In the neighborhood around the plant, the quake knocked down home antennas and roof tiles. In some cases, entire structures collapsed.
"Shin-Etsu had huge damage inside; machines and equipment fell with a crash," said Toshiaki Ishi, 49, a lifelong resident of the area, as he relayed what friends who work at the plant told him. Employees were asked to stay home.
Making silicon ingots and slicing them into wafers takes weeks and is a precise and delicate process. Analysts said it's possible that ingot furnaces, typically 12 to 15 feet tall, may have toppled or shaken so hard that ingots dropped inside the machines, breaking internal equipment parts. There also could be issues of poison gas leaks, and persistent aftershocks have complicated the recovery work.

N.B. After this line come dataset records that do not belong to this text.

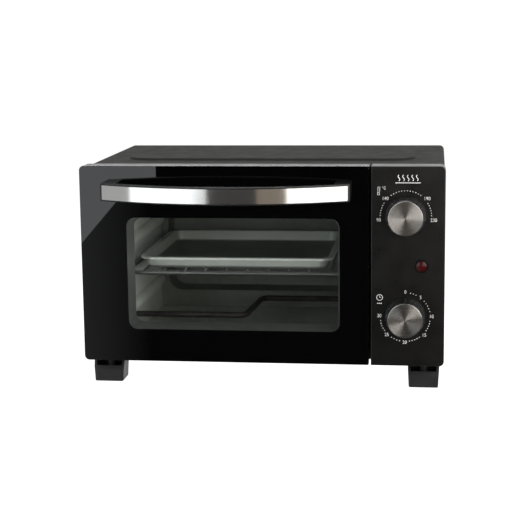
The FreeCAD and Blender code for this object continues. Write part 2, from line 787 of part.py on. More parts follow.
def hinge_bracket(arm_x, inward):
    """Angle riveted to the front frame; its arm reaches forward to the hinge pin."""
    x0, x1 = sorted((arm_x, arm_x + inward * HINGE_ARM_WIDTH))
    low, high = HINGE_Z - 4.6, HINGE_Z + 4.6
    arm = box(x0, x1, HINGE_Y, FRAME_FRONT, low, high)
    eye = rod_x(x0, x1, HINGE_Y, HINGE_Z, 4.6)
    f0, f1 = sorted((arm_x, arm_x + inward * 12.0))
    foot = box(f0, f1, FRAME_FRONT - 0.9, FRAME_FRONT, low, high - 0.2)
    bore = rod_x(x0 - 1, x1 + 1, HINGE_Y, HINGE_Z, HINGE_PIN_RADIUS + 0.08)
    return join([arm, eye, foot]).cut(bore)


def hinge_spring(arm_x, inward):
    """Closing spring round the hinge pin, between the arm and the inner lug."""
    radius = 3.8
    wire = 0.6
    start_x = arm_x + inward * (HINGE_ARM_WIDTH + 0.9)
    turns = 5
    pitch = 1.35
    helix = Part.makeHelix(pitch, pitch * turns, radius)
    section = Part.Wire([Part.makeCircle(wire, V(radius, 0, 0), V(0, 1, 0))])
    coil = Part.Wire(helix.Edges).makePipeShell([section], True, True)
    return placed(coil, V(start_x, HINGE_Y, HINGE_Z), V(inward, 0, 0))


# ---------------------------------------------------------------- handle

def handle_arc():
    """Radius and centre of the arc that the handle's steel face follows in plan."""
    half = (HANDLE_RIGHT - HANDLE_LEFT) / 2
    rise = HANDLE_REACH + HANDLE_END_Y
    radius = half * half / (2 * rise) + rise / 2
    return radius, V((HANDLE_LEFT + HANDLE_RIGHT) / 2, -HANDLE_REACH + radius, 0)


def on_arc(radius, centre, x):
    return V(x, centre.y - math.sqrt(radius * radius - (x - centre.x) ** 2), 0)


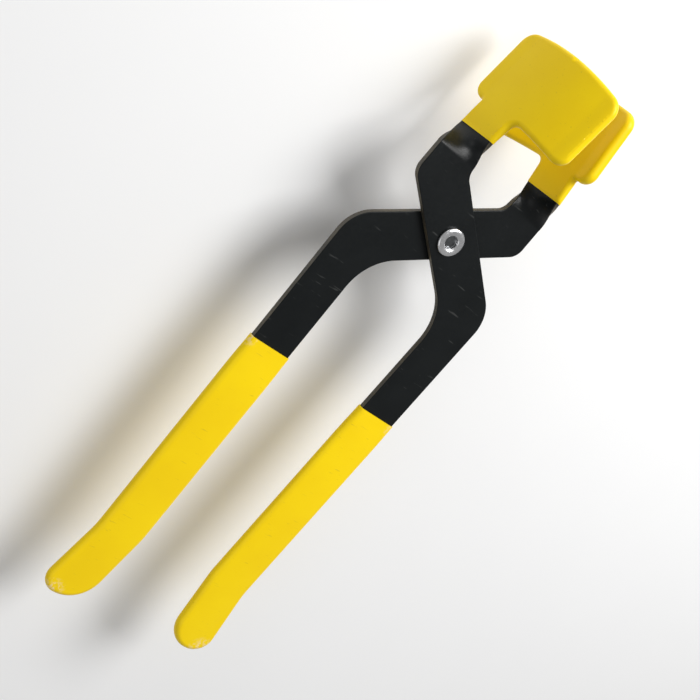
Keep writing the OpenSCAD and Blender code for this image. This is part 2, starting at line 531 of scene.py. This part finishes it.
    def end_loop(self, g: float) -> list[Point]:
        """The flared end of a handle, from its inner to its outer edge.

        Args:
            g: distance by which the outline is moved outwards.

        Returns:
            Points round the end, in order.
        """
        b = self.bar
        loop = corner(self.handle_in, self.flare_in, b.flare_r, g)
        loop += corner(self.flare_in, self.end, b.end_in_r * b.end_fit, g)
        return loop + corner(self.end, self.flare, b.end_out_r * b.end_fit, g)

    def grip_loop(self, g: float, mouth: float) -> list[Point]:
        """Flat outline of a grip, moved outwards by g, open end at x = -mouth.

        Args:
            g: distance by which the outline is moved outwards.
            mouth: distance from the pivot to the grip's open end.

        Returns:
            Points of the closed outline, in order.
        """
        loop = corner(self.flare, self.handle, self.bar.flare_r, g)
        face: Edge = (Vector((-mouth, 0)), 90)
        a, b = meet(shift(self.handle, g), face), meet(face, shift(self.handle_in, g))
        return loop + [(a.x, a.y), (b.x, b.y)] + self.end_loop(g)


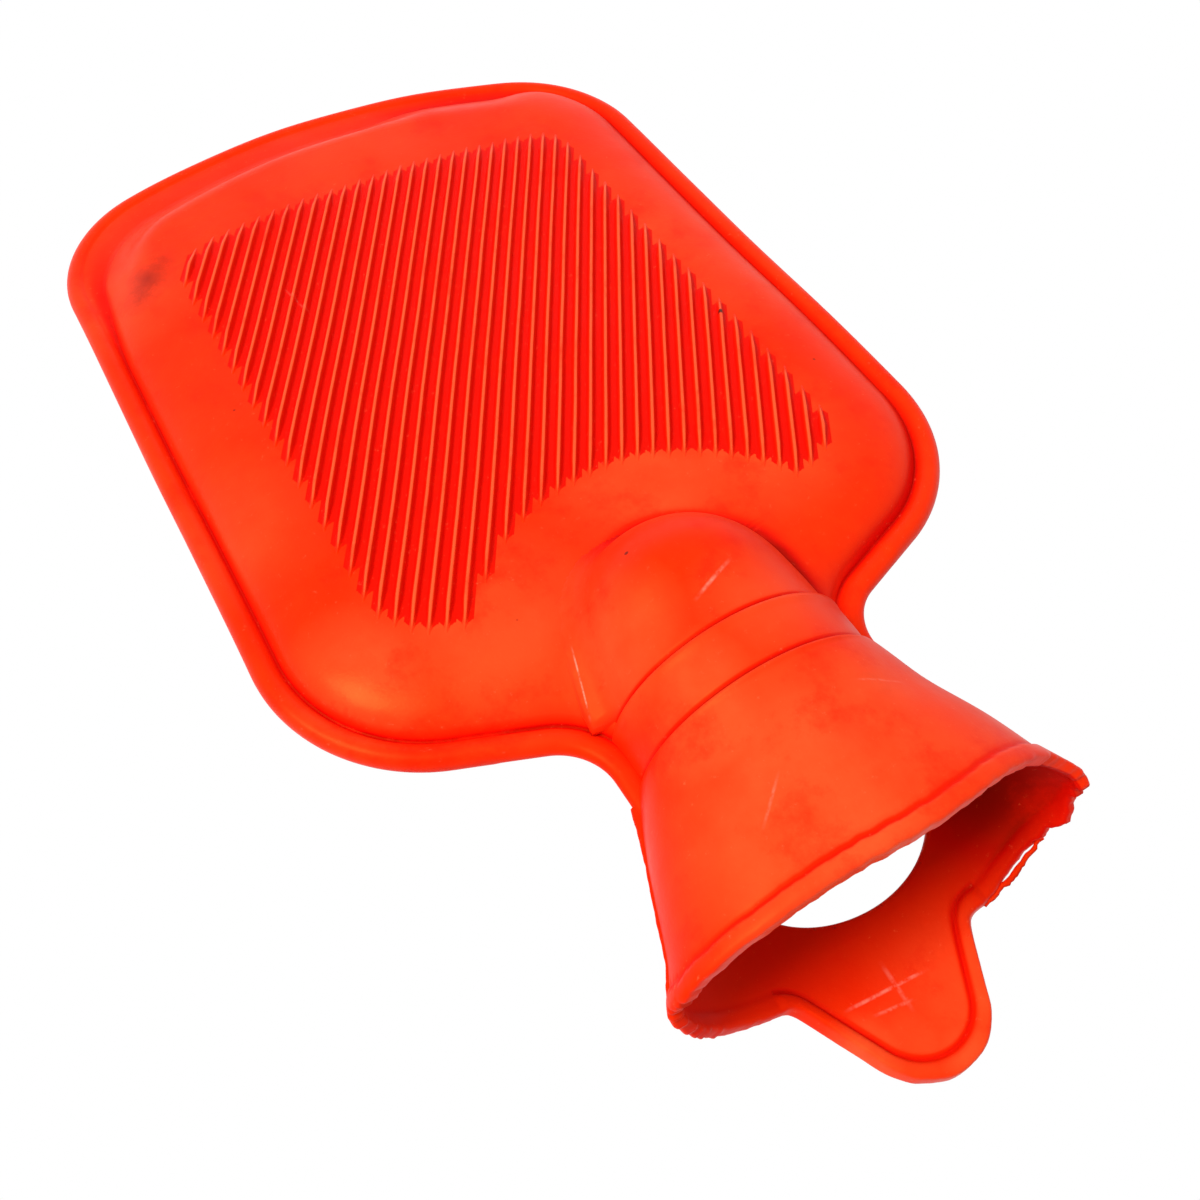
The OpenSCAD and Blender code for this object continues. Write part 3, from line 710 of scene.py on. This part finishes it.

It's hard to know the extent of Shin-Etsu's problems and the looming capacity crunch because the company has disclosed little information about the damage and the overall supply situation, said Joel Scheiman, a Tokyo analyst for MF Global Holdings who has followed Japan's chemical industry for 25 years.
For now, he and other analysts said, there appears to be enough 300-millimeter wafers to go around through May.
Akira Minamikawa, vice president of ISuppli's Japan research, doesn't see Shin-Etsu's Shirakawa plant returning to full strength until October. That means the company will most likely be supplying first-tier customers first, such as Toshiba, Taiwan Semiconductor Manufacturing Co. and Elpida Memory Inc.
Intel spokesman Chuck Malloy wouldn't comment about Shin-Etsu but said it's rare for the Santa Clara, Calif.-based chip maker to rely on a single supplier. Given the extent of the disaster in Japan, he said, Intel is in "fairly good shape."
But that won't stop wafer material prices from rising, analysts said. Nor will it provide much comfort to smaller users of silicon wafers.
Grace Semiconductor Manufacturing Corp., a foundry in Shanghai with 1,600 employees, has been reassuring its clients that it will be able to deliver the goods, despite the potential supply constraints. But that's easier said than done.
"Japan is our main vendor," said Sarah Cheng, a Grace spokeswoman. "Two out of three silicon wafers we use are from Japan."